## [WRITTEN INSTRUCTION]
Copy out every line exactly as given.
------------------------------------------------
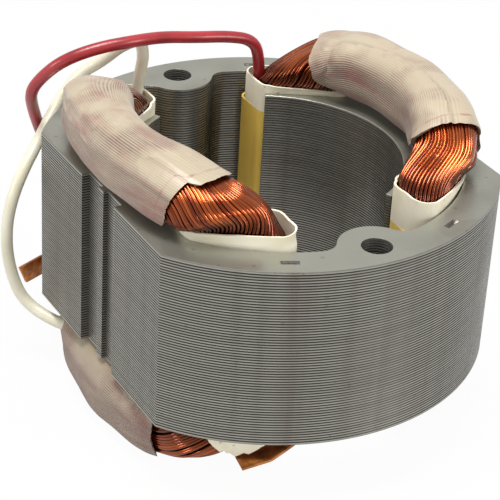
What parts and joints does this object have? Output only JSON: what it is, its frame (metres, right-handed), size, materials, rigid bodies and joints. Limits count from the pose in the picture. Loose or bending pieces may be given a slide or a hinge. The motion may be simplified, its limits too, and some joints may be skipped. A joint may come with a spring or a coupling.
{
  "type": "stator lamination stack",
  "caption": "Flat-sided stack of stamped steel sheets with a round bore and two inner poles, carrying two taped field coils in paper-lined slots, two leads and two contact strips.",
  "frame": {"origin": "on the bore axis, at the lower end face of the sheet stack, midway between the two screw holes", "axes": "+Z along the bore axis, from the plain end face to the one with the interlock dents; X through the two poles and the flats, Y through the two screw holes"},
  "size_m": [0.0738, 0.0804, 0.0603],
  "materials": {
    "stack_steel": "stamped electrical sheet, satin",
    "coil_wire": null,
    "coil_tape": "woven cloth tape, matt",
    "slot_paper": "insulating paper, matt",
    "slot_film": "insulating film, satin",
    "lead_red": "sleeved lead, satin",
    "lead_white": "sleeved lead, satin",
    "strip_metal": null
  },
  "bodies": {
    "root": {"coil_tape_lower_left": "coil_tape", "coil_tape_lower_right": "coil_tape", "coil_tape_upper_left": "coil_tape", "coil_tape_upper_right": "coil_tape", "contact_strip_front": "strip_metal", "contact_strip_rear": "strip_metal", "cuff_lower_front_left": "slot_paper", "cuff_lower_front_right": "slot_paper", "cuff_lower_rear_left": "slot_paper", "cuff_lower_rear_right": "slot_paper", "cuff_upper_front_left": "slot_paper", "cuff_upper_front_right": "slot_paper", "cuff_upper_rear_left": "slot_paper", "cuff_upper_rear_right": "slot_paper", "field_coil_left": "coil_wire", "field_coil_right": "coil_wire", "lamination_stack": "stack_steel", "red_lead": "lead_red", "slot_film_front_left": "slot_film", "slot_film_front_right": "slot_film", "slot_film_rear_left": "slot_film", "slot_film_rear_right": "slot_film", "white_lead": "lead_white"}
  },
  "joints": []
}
------------------------------------------------
## [OUTPUT]
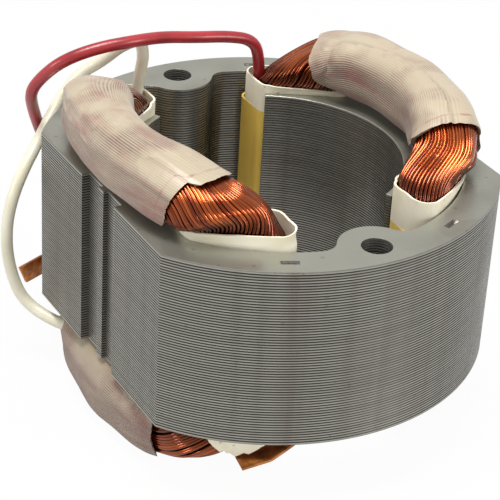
What parts and joints does this object have? Output only JSON: what it is, its frame (metres, right-handed), size, materials, rigid bodies and joints. Limits count from the pose in the picture. Loose or bending pieces may be given a slide or a hinge. The motion may be simplified, its limits too, and some joints may be skipped. A joint may come with a spring or a coupling.
{
  "type": "stator lamination stack",
  "caption": "Flat-sided stack of stamped steel sheets with a round bore and two inner poles, carrying two taped field coils in paper-lined slots, two leads and two contact strips.",
  "frame": {"origin": "on the bore axis, at the lower end face of the sheet stack, midway between the two screw holes", "axes": "+Z along the bore axis, from the plain end face to the one with the interlock dents; X through the two poles and the flats, Y through the two screw holes"},
  "size_m": [0.0738, 0.0804, 0.0603],
  "materials": {
    "stack_steel": "stamped electrical sheet, satin",
    "coil_wire": null,
    "coil_tape": "woven cloth tape, matt",
    "slot_paper": "insulating paper, matt",
    "slot_film": "insulating film, satin",
    "lead_red": "sleeved lead, satin",
    "lead_white": "sleeved lead, satin",
    "strip_metal": null
  },
  "bodies": {
    "root": {"coil_tape_lower_left": "coil_tape", "coil_tape_lower_right": "coil_tape", "coil_tape_upper_left": "coil_tape", "coil_tape_upper_right": "coil_tape", "contact_strip_front": "strip_metal", "contact_strip_rear": "strip_metal", "cuff_lower_front_left": "slot_paper", "cuff_lower_front_right": "slot_paper", "cuff_lower_rear_left": "slot_paper", "cuff_lower_rear_right": "slot_paper", "cuff_upper_front_left": "slot_paper", "cuff_upper_front_right": "slot_paper", "cuff_upper_rear_left": "slot_paper", "cuff_upper_rear_right": "slot_paper", "field_coil_left": "coil_wire", "field_coil_right": "coil_wire", "lamination_stack": "stack_steel", "red_lead": "lead_red", "slot_film_front_left": "slot_film", "slot_film_front_right": "slot_film", "slot_film_rear_left": "slot_film", "slot_film_rear_right": "slot_film", "white_lead": "lead_white"}
  },
  "joints": []
}